Opinion ID: 613898
Heading Depth: 3
Heading Rank: 2

Heading: The Maniego Instruction

Text: Maniego involved two attorneys who operated a sham-marriage scheme to secure lawful permanent resident (LPR) status for aliens. At trial, their defense was that they were unaware that their clients' marriages were fraudulent. A client testified that she told them about her prior marriage, which made her LPR-qualifying marriage invalid. The trial court instructed the jury that an attorney is not held to a higher standard of conduct, or legal obligation, to verify independently the truth of the information given by a client. 710 F.2d at 28. This court found that instruction proper and affirmed the convictions. Id. Archer requested, nearly verbatim, the same charge as given in Maniego. Def.'s Am. Req. to Charge 3-4, United States v.
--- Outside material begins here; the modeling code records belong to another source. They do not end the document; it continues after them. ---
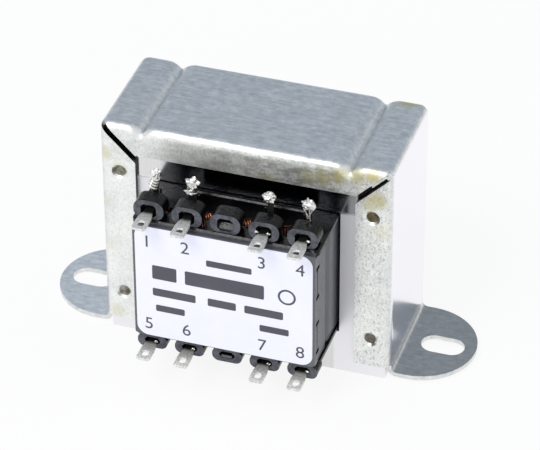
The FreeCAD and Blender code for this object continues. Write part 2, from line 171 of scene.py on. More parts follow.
def roundEdges(bm, edges, radius):
    bmesh.ops.bevel(bm, geom=edges, offset=radius * mm, offset_type="OFFSET", affect="EDGES",
                    segments=3, profile=0.5, material=-1)


# Materials

zincColours = {
    "dark": "#dfe3e2", "light": "#f1f1ee", "litSidePanel": "#f6f5fb", "grime": "#a6a69b", "stain": "#cdc487",
    "cutEdgeShade": "#242426", "markLeft": "#a3a298", "markRight": "#7a6f4e", "markRightLow": "#7c7470",
    "markPits": "#4a4638",
}
zincLimits = {  # from where each mask starts to where it is full, in mm
    "rightward": (-30.0, 30.0), "panelAcross": (30.8, 31.1), "panelUp": (2.2, 3.0), "footUp": (2.3, 1.75),
    "flangeAway": (13.0, 13.5), "browUp": (43.2, 44.4), "litRight": (22.0, 24.0), "litUp": (42.5, 43.5),
    "rimAway": (12.6, 12.7), "rimAcross": (30.95, 30.85), "rimUp": (52.1, 52.0),
    "markFloor": (-13.24, -13.18), "markMouth": (-13.0, -13.1), "markAcross": (28.45, 28.35),
    "markUp": (49.4, 49.2), "markLow": (30.0, 20.0),
}
zincPatterns = {  # stretch along each axis, grain in mm, detail and roughness
    "streaks": ((0.16, 1.0, 1.0), 0.55, 3.0, 0.65),
    "specks": ((1.0, 1.0, 0.6), 0.5, 4.0, 0.7),
    "clouds": ((1.0, 1.0, 1.0), 7.0, 4.0, 0.6),
    "mottle": ((1.0, 1.0, 1.0), 1.6, 4.0, 0.75),
    "grit": ((1.0, 1.0, 1.0), 0.32, 2.0, 0.6),
    "smears": ((0.45, 1.0, 1.0), 1.5, 5.0, 0.72),
}
stainCore = 0.25  # the share of a stain's radius that is fully stained
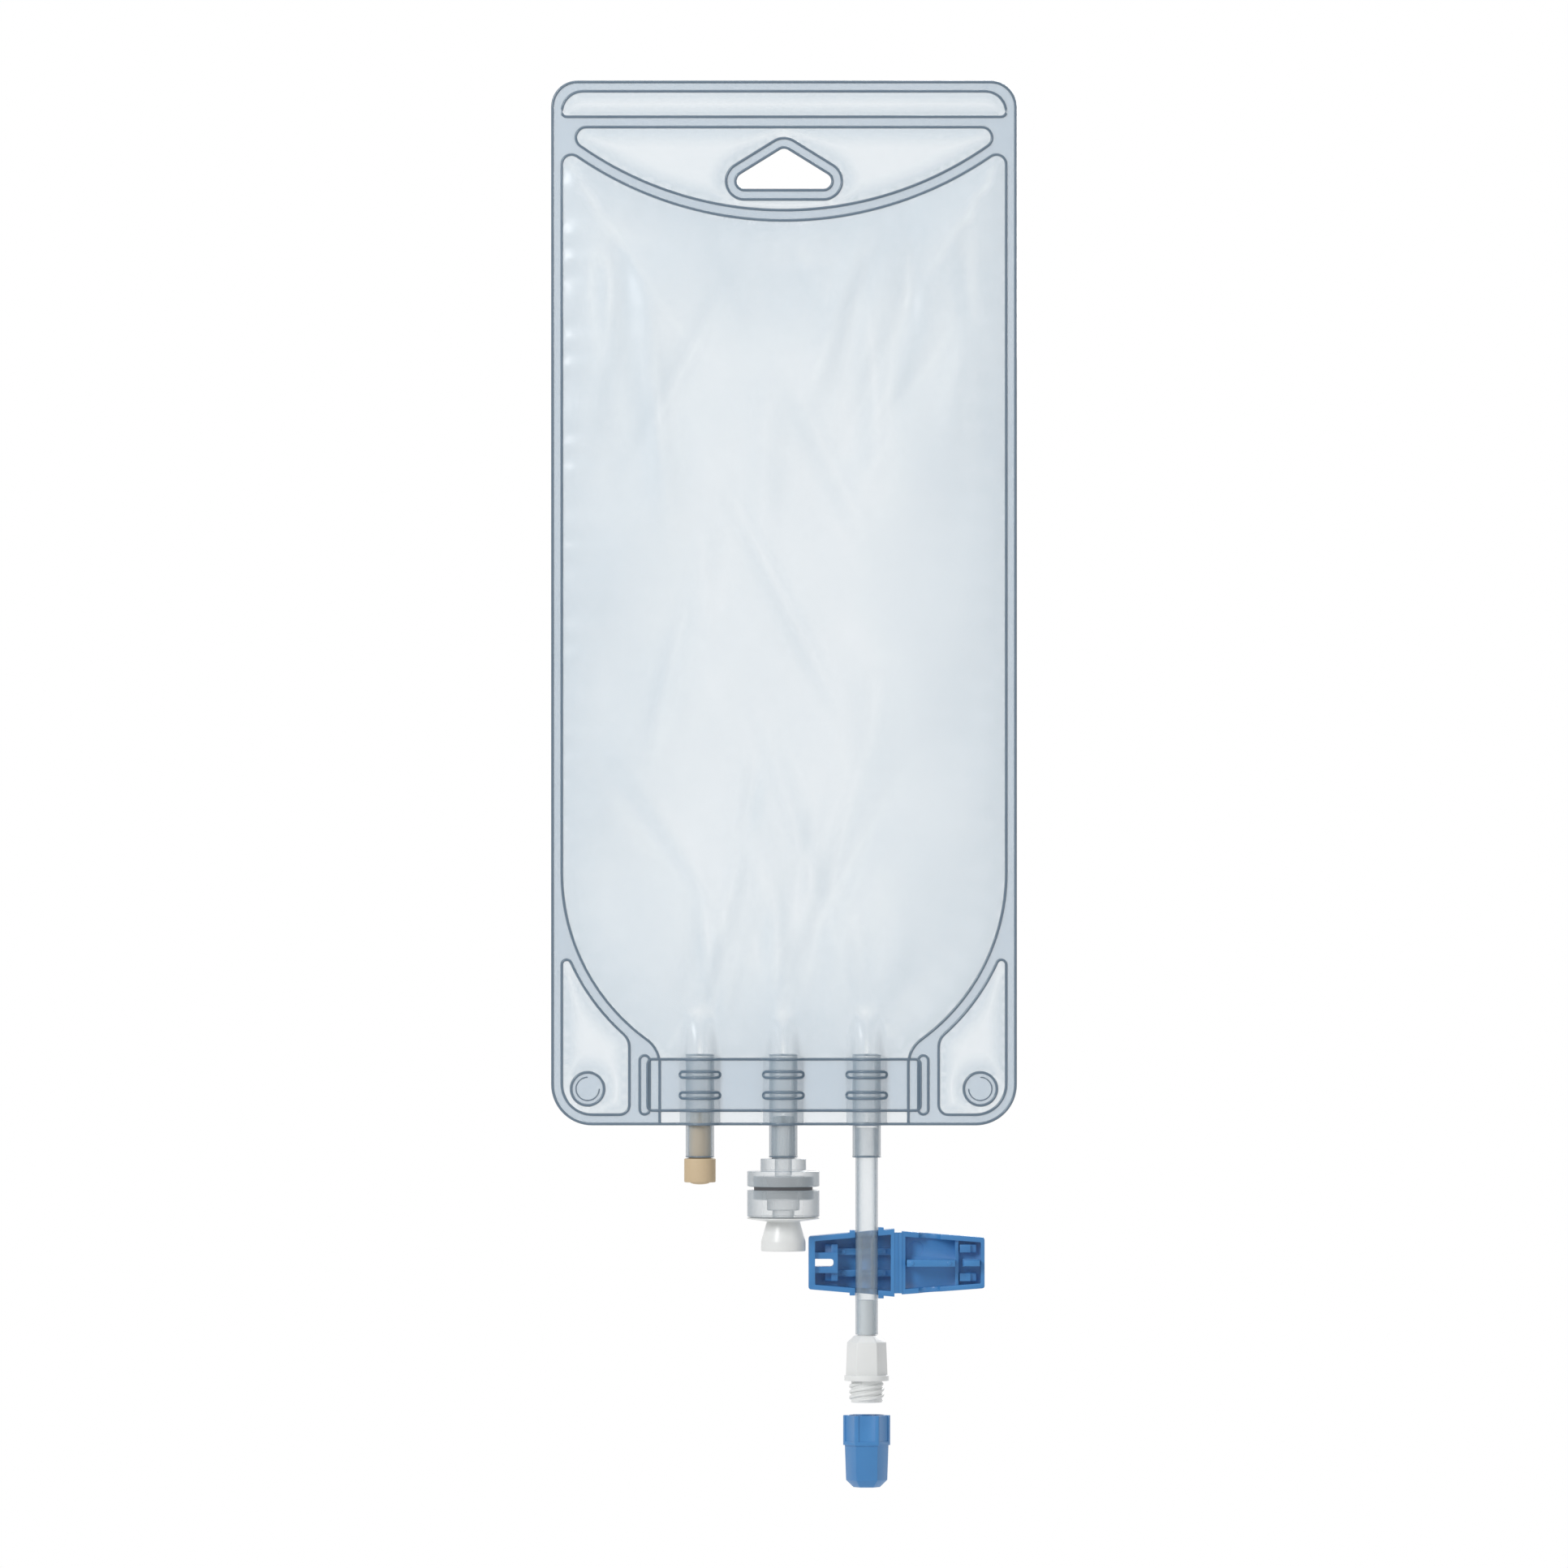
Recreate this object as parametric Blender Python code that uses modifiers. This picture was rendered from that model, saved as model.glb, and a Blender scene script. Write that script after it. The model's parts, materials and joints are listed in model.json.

Archer, No. 08-cr-288 (E.D.N.Y. Mar. 21, 2010), ECF No. 147. As with the Phillips instruction, there is no dispute that Maniego accurately states the law or that, if the jury had believed that Archer's clients provided him with false information and Archer was unaware of its falsity, it would have had to acquit him. Thus, as above, the only issue before us is whether the mens rea instruction given by the district court adequately represented the requirements of knowledge as an element of the crime. As we said above, it did. The jury could not have convicted Archer if it both believed his defense and followed this instruction. Therefore, Archer has failed to show reversible error.